[What you have to do]:
Output each line of the material exactly as it stands.

........

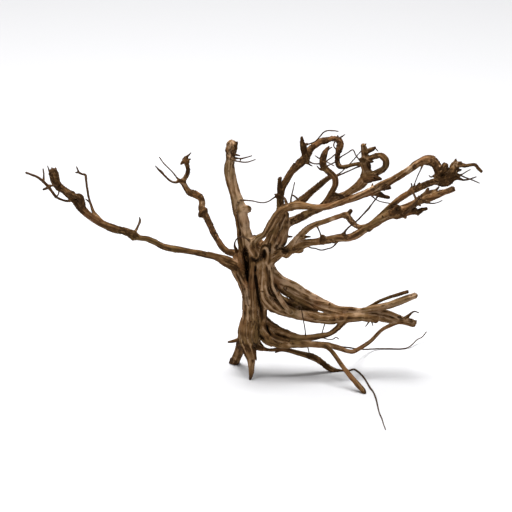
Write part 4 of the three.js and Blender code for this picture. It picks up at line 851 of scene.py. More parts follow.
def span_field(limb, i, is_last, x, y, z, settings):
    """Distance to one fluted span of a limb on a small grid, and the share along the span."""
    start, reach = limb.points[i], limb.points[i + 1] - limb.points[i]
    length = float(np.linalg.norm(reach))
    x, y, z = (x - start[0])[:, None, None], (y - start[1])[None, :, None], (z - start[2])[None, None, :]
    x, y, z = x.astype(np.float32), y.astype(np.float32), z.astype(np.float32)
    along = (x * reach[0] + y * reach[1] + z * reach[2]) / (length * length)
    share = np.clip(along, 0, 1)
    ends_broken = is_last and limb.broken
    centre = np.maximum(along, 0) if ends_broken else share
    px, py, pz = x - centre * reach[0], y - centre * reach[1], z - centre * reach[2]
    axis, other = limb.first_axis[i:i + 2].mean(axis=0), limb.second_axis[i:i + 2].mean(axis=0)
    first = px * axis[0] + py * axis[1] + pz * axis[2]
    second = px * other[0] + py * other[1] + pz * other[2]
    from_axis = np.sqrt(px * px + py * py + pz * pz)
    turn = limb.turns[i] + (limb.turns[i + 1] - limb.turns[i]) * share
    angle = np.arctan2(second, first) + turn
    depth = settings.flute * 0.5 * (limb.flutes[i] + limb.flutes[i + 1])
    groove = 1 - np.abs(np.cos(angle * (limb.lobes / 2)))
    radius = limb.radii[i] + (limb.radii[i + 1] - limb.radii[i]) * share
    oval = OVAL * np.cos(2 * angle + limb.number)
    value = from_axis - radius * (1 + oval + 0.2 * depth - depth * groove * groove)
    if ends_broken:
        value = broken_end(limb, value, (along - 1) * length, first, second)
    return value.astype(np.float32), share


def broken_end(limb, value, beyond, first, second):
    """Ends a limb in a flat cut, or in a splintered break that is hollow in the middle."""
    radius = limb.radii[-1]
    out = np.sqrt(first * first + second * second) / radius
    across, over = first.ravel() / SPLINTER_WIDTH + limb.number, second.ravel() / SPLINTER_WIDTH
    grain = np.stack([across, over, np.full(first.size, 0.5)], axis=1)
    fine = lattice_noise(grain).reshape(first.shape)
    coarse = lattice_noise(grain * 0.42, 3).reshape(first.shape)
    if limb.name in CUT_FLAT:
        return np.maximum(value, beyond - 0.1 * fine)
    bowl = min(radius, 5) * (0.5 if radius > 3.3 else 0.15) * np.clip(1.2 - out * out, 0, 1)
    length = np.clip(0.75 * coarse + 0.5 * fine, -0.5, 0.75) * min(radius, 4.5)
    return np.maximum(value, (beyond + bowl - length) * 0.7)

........

[Exercise response]:
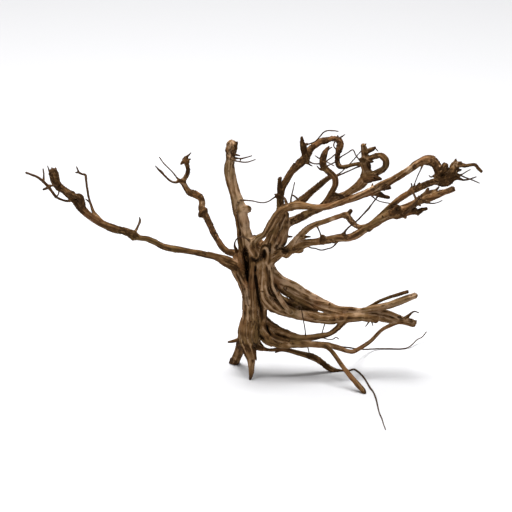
Write part 4 of the three.js and Blender code for this picture. It picks up at line 851 of scene.py. More parts follow.
def span_field(limb, i, is_last, x, y, z, settings):
    """Distance to one fluted span of a limb on a small grid, and the share along the span."""
    start, reach = limb.points[i], limb.points[i + 1] - limb.points[i]
    length = float(np.linalg.norm(reach))
    x, y, z = (x - start[0])[:, None, None], (y - start[1])[None, :, None], (z - start[2])[None, None, :]
    x, y, z = x.astype(np.float32), y.astype(np.float32), z.astype(np.float32)
    along = (x * reach[0] + y * reach[1] + z * reach[2]) / (length * length)
    share = np.clip(along, 0, 1)
    ends_broken = is_last and limb.broken
    centre = np.maximum(along, 0) if ends_broken else share
    px, py, pz = x - centre * reach[0], y - centre * reach[1], z - centre * reach[2]
    axis, other = limb.first_axis[i:i + 2].mean(axis=0), limb.second_axis[i:i + 2].mean(axis=0)
    first = px * axis[0] + py * axis[1] + pz * axis[2]
    second = px * other[0] + py * other[1] + pz * other[2]
    from_axis = np.sqrt(px * px + py * py + pz * pz)
    turn = limb.turns[i] + (limb.turns[i + 1] - limb.turns[i]) * share
    angle = np.arctan2(second, first) + turn
    depth = settings.flute * 0.5 * (limb.flutes[i] + limb.flutes[i + 1])
    groove = 1 - np.abs(np.cos(angle * (limb.lobes / 2)))
    radius = limb.radii[i] + (limb.radii[i + 1] - limb.radii[i]) * share
    oval = OVAL * np.cos(2 * angle + limb.number)
    value = from_axis - radius * (1 + oval + 0.2 * depth - depth * groove * groove)
    if ends_broken:
        value = broken_end(limb, value, (along - 1) * length, first, second)
    return value.astype(np.float32), share


def broken_end(limb, value, beyond, first, second):
    """Ends a limb in a flat cut, or in a splintered break that is hollow in the middle."""
    radius = limb.radii[-1]
    out = np.sqrt(first * first + second * second) / radius
    across, over = first.ravel() / SPLINTER_WIDTH + limb.number, second.ravel() / SPLINTER_WIDTH
    grain = np.stack([across, over, np.full(first.size, 0.5)], axis=1)
    fine = lattice_noise(grain).reshape(first.shape)
    coarse = lattice_noise(grain * 0.42, 3).reshape(first.shape)
    if limb.name in CUT_FLAT:
        return np.maximum(value, beyond - 0.1 * fine)
    bowl = min(radius, 5) * (0.5 if radius > 3.3 else 0.15) * np.clip(1.2 - out * out, 0, 1)
    length = np.clip(0.75 * coarse + 0.5 * fine, -0.5, 0.75) * min(radius, 4.5)
    return np.maximum(value, (beyond + bowl - length) * 0.7)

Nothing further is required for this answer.